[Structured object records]
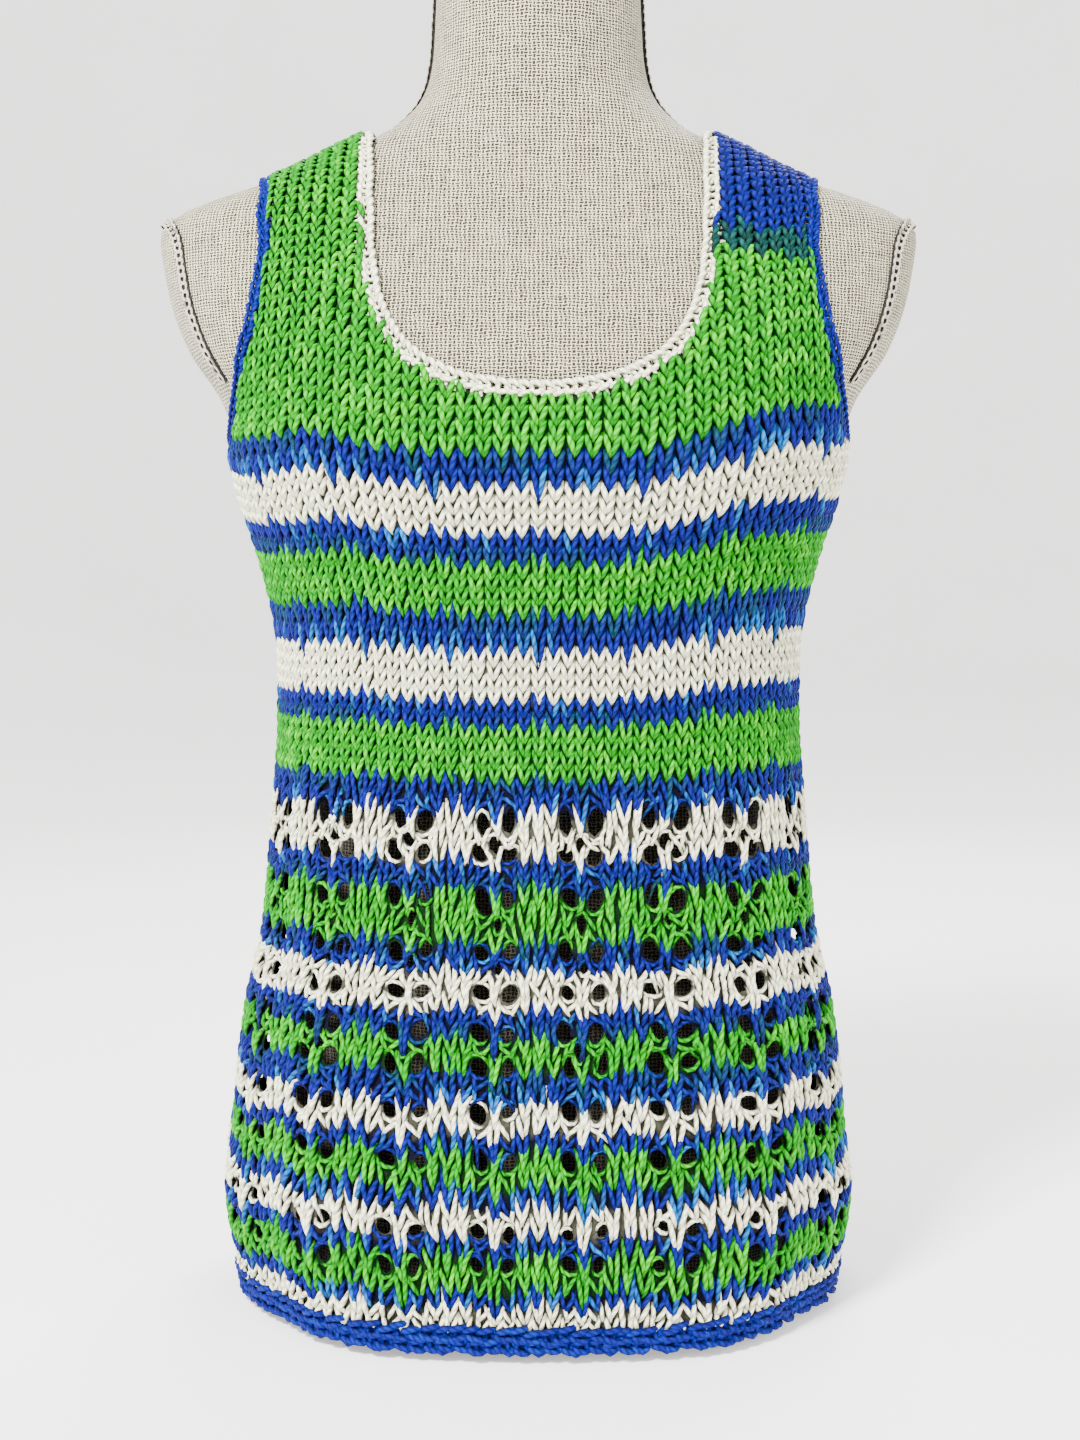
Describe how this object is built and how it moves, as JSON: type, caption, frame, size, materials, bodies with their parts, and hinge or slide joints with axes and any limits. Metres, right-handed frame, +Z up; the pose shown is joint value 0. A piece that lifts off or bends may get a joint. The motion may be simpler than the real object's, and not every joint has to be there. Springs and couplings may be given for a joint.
{
  "type": "hand-knit camisole on a limbless dress form",
  "caption": "Sleeveless striped hand-knit camisole with an openwork skirt, worn on a linen-covered limbless dress form that stands on its base.",
  "frame": {"origin": "on the floor, at the middle of the dress form's flat bottom", "axes": "+Z up; the front of the garment faces -Y; +X is to the right as seen from the front"},
  "size_m": [0.396, 0.255, 0.703],
  "materials": {
    "linen": "coarse plain-weave linen, warm grey",
    "knit": "plied cotton yarn, green, blue and ivory stripes",
    "ivory_crochet": "plied cotton yarn, ivory, crocheted",
    "blue_crochet": "plied cotton yarn, royal blue, crocheted",
    "braid": "narrow linen chain braid, grey-brown"
  },
  "bodies": {
    "root": {"form_body": "linen", "front_panel": "knit", "back_panel": "knit", "neck_edging": "ivory_crochet", "armhole_edging_left": "blue_crochet", "armhole_edging_right": "blue_crochet", "hem_edging": "blue_crochet", "neck_braid_left": "braid", "neck_braid_right": "braid", "shoulder_braid_left": "braid", "shoulder_braid_right": "braid", "arm_braid_left": "braid", "arm_braid_right": "braid"}
  },
  "joints": []
}
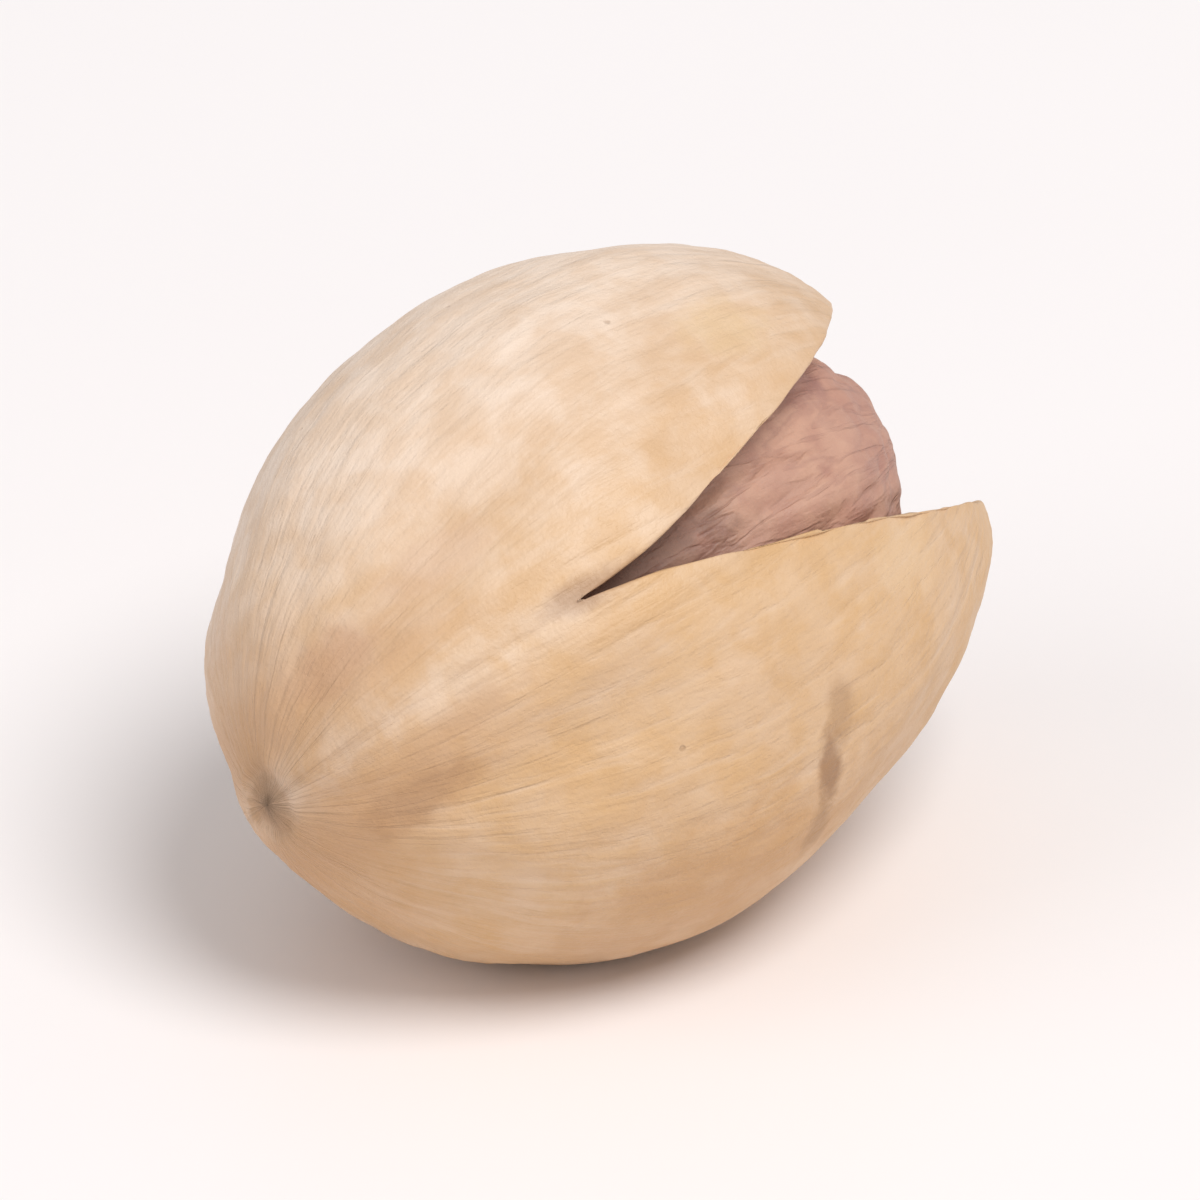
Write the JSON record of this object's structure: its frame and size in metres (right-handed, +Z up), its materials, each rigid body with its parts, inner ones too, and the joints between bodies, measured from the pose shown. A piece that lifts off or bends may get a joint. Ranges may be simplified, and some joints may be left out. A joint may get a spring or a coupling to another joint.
{
  "type": "pistachio in shell",
  "caption": "Roasted pistachio nut: an egg-shaped woody shell split open round its pointed end, with the loose kernel showing in the mouth.",
  "frame": {"origin": "middle of the nut's outline as seen from above, on the surface the nut lies on", "axes": "+X from the stem end to the pointed, open end of the nut, +Z up, and -Y on the side where the seam of the shell is turned up and shows"},
  "size_m": [0.0208, 0.0154, 0.0154],
  "materials": {
    "shell": "matte",
    "kernel": "matte"
  },
  "bodies": {
    "root": {"shell": "shell", "kernel": "kernel"}
  },
  "joints": []
}
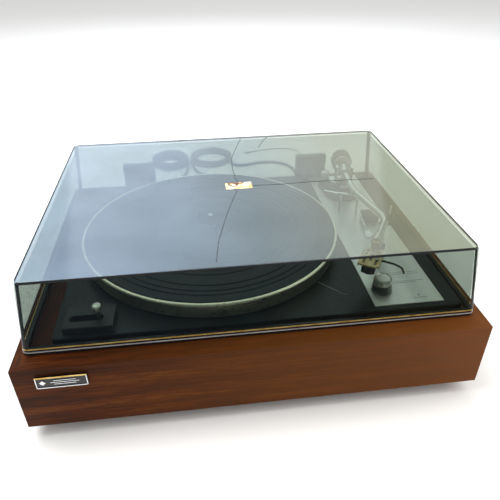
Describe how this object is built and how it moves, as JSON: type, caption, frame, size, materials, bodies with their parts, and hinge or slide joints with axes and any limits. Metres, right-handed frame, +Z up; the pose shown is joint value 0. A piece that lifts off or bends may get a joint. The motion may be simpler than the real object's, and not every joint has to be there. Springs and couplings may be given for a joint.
{
  "type": "turntable record player",
  "caption": "Belt-drive record player in a walnut plinth with a hinged smoked dust cover, S-shaped tonearm, ribbed platter mat and cue lever.",
  "frame": {"origin": "centre of the plinth, on the surface that the feet stand on", "axes": "+X to the right seen from the front, +Y towards the hinges, +Z up"},
  "size_m": [0.46, 0.719, 0.1688],
  "materials": {
    "walnut": "satin varnish",
    "softwood": "sawn",
    "hardboard": "smooth",
    "foot_rubber": "matte",
    "zinc_steel": "zinc plated",
    "badge_metal": "black with a bright border",
    "deck_paint": "satin blue-black",
    "satin_aluminium": "fine satin",
    "black_abs": "moulded",
    "black_steel": "satin black",
    "bright_aluminium": "turned",
    "white_nylon": "moulded",
    "phenolic": "moulded",
    "cast_aluminium": "turned rim",
    "mat_rubber": "ribbed",
    "polished_steel": "ground and polished",
    "brass_housing": "turned",
    "motor_steel": "plated can",
    "belt_rubber": "ground",
    "black_paint": "satin",
    "chrome_plate": "bright",
    "gold_aluminium": "pale gold anodised",
    "cartridge_abs": "blue-black",
    "stylus_abs": "dark",
    "weight_steel": "black with bright end",
    "smoked_acrylic": "polished smoked acrylic",
    "black_trim": "extruded",
    "black_pvc": "smooth jacket",
    "grey_pvc": "smooth jacket",
    "connector_mix": "moulded with plated contacts"
  },
  "bodies": {
    "plinth": {"plinth_front": "walnut", "plinth_rear": "walnut", "plinth_left": "walnut", "plinth_right": "walnut", "corner_blocks": "softwood", "bottom_board": "hardboard", "feet": "foot_rubber", "base_screws": "zinc_steel", "badge": "badge_metal", "deck_plate": "deck_paint", "deck_fasteners": "zinc_steel", "arm_plate": "satin_aluminium", "speed_block": "black_abs", "function_switch": "phenolic", "bearing_housing": "brass_housing", "thrust_ball": "polished_steel", "motor": "motor_steel", "motor_grommets": "foot_rubber", "drive_belt": "belt_rubber", "arm_base": "black_paint", "cue_housing": "black_abs", "arm_rest": "black_steel", "hinge_pins": "polished_steel", "hinge_bases": "zinc_steel", "hinge_screws": "zinc_steel", "lead_glands": "black_pvc", "mains_lead": "black_pvc", "mains_coil": "black_pvc", "mains_plug": "black_pvc", "signal_lead": "grey_pvc", "signal_coil": "grey_pvc", "lead_connectors": "connector_mix", "earth_wire": "black_pvc", "earth_coil": "black_pvc"},
    "cover": {"dust_cover": "smoked_acrylic", "cover_rim": "black_trim", "hinge_holders": "black_abs"},
    "platter": {"platter": "cast_aluminium", "platter_mat": "mat_rubber", "spindle": "polished_steel"},
    "pulley": {"motor_pulley": "brass_housing"},
    "speed_lever": {"speed_lever": "black_steel", "speed_cap": "bright_aluminium"},
    "fork": {"belt_fork": "white_nylon"},
    "knob": {"knob_skirt": "black_abs", "knob_cap": "bright_aluminium"},
    "arm_turret": {"arm_yoke": "chrome_plate"},
    "arm": {"arm_tube": "chrome_plate", "headshell": "gold_aluminium", "finger_lift": "black_steel", "cartridge": "cartridge_abs", "stylus": "stylus_abs", "cartridge_screws": "zinc_steel"},
    "collar": {"arm_collar": "bright_aluminium"},
    "counterweight": {"counterweight": "weight_steel"},
    "weight_dial": {"weight_dial": "bright_aluminium"},
    "antiskate": {"antiskate_knob": "bright_aluminium"},
    "cue_lever": {"cue_lever": "chrome_plate"},
    "lift_rail": {"lift_rail": "chrome_plate"},
    "rest_clip": {"rest_clip": "white_nylon"}
  },
  "joints": [
    {"name": "cover_hinge", "type": "hinge", "parent": "plinth", "child": "cover", "pos_m": [0, 0.1805, 0.096], "axis": [-1, 0, 0], "range_deg": [0, 68]},
    {"name": "platter_spin", "type": "hinge", "parent": "plinth", "child": "platter", "pos_m": [-0.0355, 0.0025, 0.11], "axis": [0, 0, 1], "continuous": true},
    {"name": "pulley_spin", "type": "hinge", "parent": "plinth", "child": "pulley", "pos_m": [-0.11808, -0.0873, 0.1], "axis": [0, 0, 1], "continuous": true},
    {"name": "speed_shift", "type": "slide", "parent": "plinth", "child": "speed_lever", "axis": [-1, 0, 0], "range_m": [0, 0.024]},
    {"name": "fork_rise", "type": "slide", "parent": "plinth", "child": "fork", "axis": [0, 0, 1], "range_m": [0, 0.0044]},
    {"name": "knob_turn", "type": "hinge", "parent": "plinth", "child": "knob", "pos_m": [0.136, -0.124, 0.105], "axis": [0, 0, -1], "range_deg": [0, 90]},
    {"name": "arm_swing", "type": "hinge", "parent": "plinth", "child": "arm_turret", "pos_m": [0.156, 0.098, 0.12], "axis": [0, 0, -1], "range_deg": [0, 40]},
    {"name": "arm_raise", "type": "hinge", "parent": "arm_turret", "child": "arm", "pos_m": [0.156, 0.098, 0.138], "axis": [-0.9875, 0.1577, 0], "range_deg": [0, 6.2]},
    {"name": "collar_turn", "type": "hinge", "parent": "arm", "child": "collar", "pos_m": [0.142, -0.0825, 0.138], "axis": [-0.5, -0.866, 0], "range_deg": [0, 30]},
    {"name": "counterweight_turn", "type": "hinge", "parent": "arm", "child": "counterweight", "pos_m": [0.16136, 0.13157, 0.138], "axis": [0.1577, 0.9875, 0], "range_deg": [-180, 180]},
    {"name": "dial_turn", "type": "hinge", "parent": "arm", "child": "weight_dial", "pos_m": [0.15915, 0.11775, 0.138], "axis": [0.1577, 0.9875, 0], "range_deg": [-180, 180]},
    {"name": "antiskate_turn", "type": "hinge", "parent": "plinth", "child": "antiskate", "pos_m": [0.138, 0.127, 0.118], "axis": [0, 0, 1], "range_deg": [0, 270]},
    {"name": "cue_turn", "type": "hinge", "parent": "plinth", "child": "cue_lever", "pos_m": [0.159, 0.022, 0.107], "axis": [-1, 0, 0], "range_deg": [0, 15]},
    {"name": "rail_drop", "type": "slide", "parent": "plinth", "child": "lift_rail", "axis": [0, 0, -1], "range_m": [0, 0.0064]},
    {"name": "clip_close", "type": "hinge", "parent": "plinth", "child": "rest_clip", "pos_m": [0.1694, -0.042, 0.1437], "axis": [0, -1, 0], "range_deg": [0, 90]}
  ],
  "couplings": [
    {"joint": "pulley_spin", "follows": "platter_spin", "ratio": 11.25},
    {"joint": "fork_rise", "follows": "speed_shift", "ratio": 0.18333},
    {"joint": "rail_drop", "follows": "cue_turn", "m_per_rad": 0.022918}
  ]
}
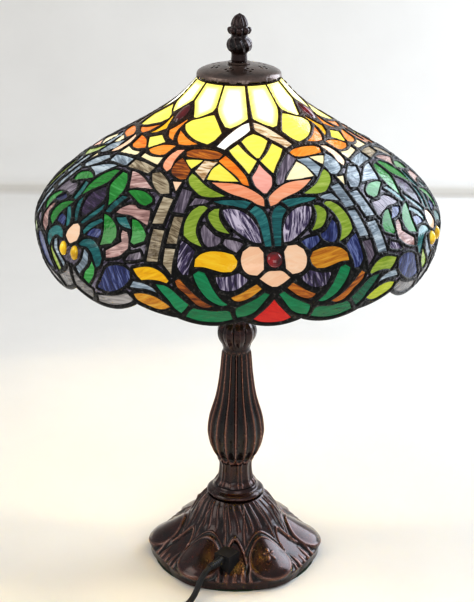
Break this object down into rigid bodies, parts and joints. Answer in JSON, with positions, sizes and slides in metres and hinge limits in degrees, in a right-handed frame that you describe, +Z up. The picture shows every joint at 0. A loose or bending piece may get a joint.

■ What is asked ■
For the entries above, state how many lines contain the word "this". Provide the number by itself.

■ Answer to the problem ■
4